Tastes and desires change and evolve over time. And, it wasn’t that long ago in which kitchens were places merely to prepare meals (as opposed to today, where they are “hubs” of entertaining and congregation) and in which bathrooms were spaces to “do our business” and get in and out of as soon as possible (whereas today they are often “spa like” spaces of serenity).
While we have seen an emergence of some inspiring architecture and design, we’ve also witnessed the emergence of the “McMansion” – the regurgitation of certain “architectural” designs whose primary purpose, it seems, is to maximize the amount of square footage placed on a lot in order to maximize a developer’s economic return. And, commonly, homes built of and for another era are razed to make way for what many view as “cookie-cutter monstrosities”.
In response to the proliferation of these new homes, a growing number of homeowners and lobbying groups have gained the attention of city officials, and, now, the cities of Los Angeles, Beverly Hills, West Hollywood, and Santa Monica are exploring or in the midst of enacting, zoning laws which will define and likely further limit what can be built and/or torn down in residential areas.

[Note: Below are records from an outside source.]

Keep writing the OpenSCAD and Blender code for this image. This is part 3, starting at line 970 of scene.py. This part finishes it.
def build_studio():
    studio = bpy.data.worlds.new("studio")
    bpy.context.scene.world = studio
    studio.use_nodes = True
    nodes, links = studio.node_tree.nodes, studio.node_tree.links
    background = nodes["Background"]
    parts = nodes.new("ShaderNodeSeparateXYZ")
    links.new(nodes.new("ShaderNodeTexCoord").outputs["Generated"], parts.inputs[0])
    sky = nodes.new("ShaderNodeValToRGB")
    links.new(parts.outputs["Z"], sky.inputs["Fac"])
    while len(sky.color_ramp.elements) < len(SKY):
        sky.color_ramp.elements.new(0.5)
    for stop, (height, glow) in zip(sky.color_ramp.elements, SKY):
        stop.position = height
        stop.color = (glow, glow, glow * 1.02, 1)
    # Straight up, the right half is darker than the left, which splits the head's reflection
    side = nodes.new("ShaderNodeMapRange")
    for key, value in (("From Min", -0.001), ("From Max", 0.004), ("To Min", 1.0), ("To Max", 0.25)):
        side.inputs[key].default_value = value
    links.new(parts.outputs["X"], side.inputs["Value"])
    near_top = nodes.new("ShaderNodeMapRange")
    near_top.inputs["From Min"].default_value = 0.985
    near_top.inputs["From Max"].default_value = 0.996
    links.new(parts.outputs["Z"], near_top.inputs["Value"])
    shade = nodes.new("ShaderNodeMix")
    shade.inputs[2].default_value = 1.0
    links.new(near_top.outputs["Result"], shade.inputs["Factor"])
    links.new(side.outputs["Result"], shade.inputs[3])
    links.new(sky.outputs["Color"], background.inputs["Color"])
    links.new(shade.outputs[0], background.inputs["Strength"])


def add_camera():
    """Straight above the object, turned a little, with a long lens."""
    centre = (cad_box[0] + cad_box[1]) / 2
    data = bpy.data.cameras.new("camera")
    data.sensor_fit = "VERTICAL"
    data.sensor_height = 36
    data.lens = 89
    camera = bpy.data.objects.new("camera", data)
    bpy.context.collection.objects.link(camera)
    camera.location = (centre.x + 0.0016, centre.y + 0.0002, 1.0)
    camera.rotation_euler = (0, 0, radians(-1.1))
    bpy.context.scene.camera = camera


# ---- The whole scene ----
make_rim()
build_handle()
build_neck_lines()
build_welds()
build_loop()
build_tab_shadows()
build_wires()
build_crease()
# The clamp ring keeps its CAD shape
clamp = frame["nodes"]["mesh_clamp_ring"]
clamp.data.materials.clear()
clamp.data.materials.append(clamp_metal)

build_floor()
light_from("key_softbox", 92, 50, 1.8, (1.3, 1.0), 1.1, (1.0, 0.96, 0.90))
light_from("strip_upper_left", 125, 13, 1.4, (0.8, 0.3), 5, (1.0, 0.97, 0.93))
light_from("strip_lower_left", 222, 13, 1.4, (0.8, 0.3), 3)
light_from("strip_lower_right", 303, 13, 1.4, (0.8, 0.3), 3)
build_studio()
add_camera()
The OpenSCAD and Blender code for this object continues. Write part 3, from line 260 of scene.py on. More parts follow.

On one side of the aisle are those who argue that limiting what can be built adversely limits the potential value of a property. The opposition argues to the contrary, contending that the timeless charm and character of a neighborhood is just as, or more, important to the value.
A number of L.A.’s most highly-regarded developers and designers are expertly weaving their way through the embroilment by embracing the time-honored character of a period home by lovingly restoring it while infusing it with some of the expected (indeed, demanded) modern conveniences of today.
While not built as a “spec,” 435 S. Plymouth
is a spectacular example of this growing trend. Originally built in 1917, many of the original details (such as the grand entry barrel ceiling and the myriad of unique base and ceiling treatments and moldings) were celebrated, while at the same time providing an enviable cook’s kitchen, resort-like dual baths and modern technology such as home automation.
When he first stepped into the house, the owner of the home (from a well-to-do real estate family) says that he “was transported to another time and that [he] felt a connection to the soul and history of the neighborhood”. “When we thought about how we wanted to work with the house and how our family would feel in it,” he adds, “we wanted to preserve that connection, as we felt that it was the essence of ‘being home’”.
L.A. is known for its rich history of architecture, and we applaud the owners, builder, developers and designers, who appreciate the contribution these types of homes make to our City, both aesthetically and psychically. While, certainly, we get energized by some of the innovative new architectural designs which this City is so often at the forefront, we can’t compliment enough those efforts which polish and restore a gem from another time.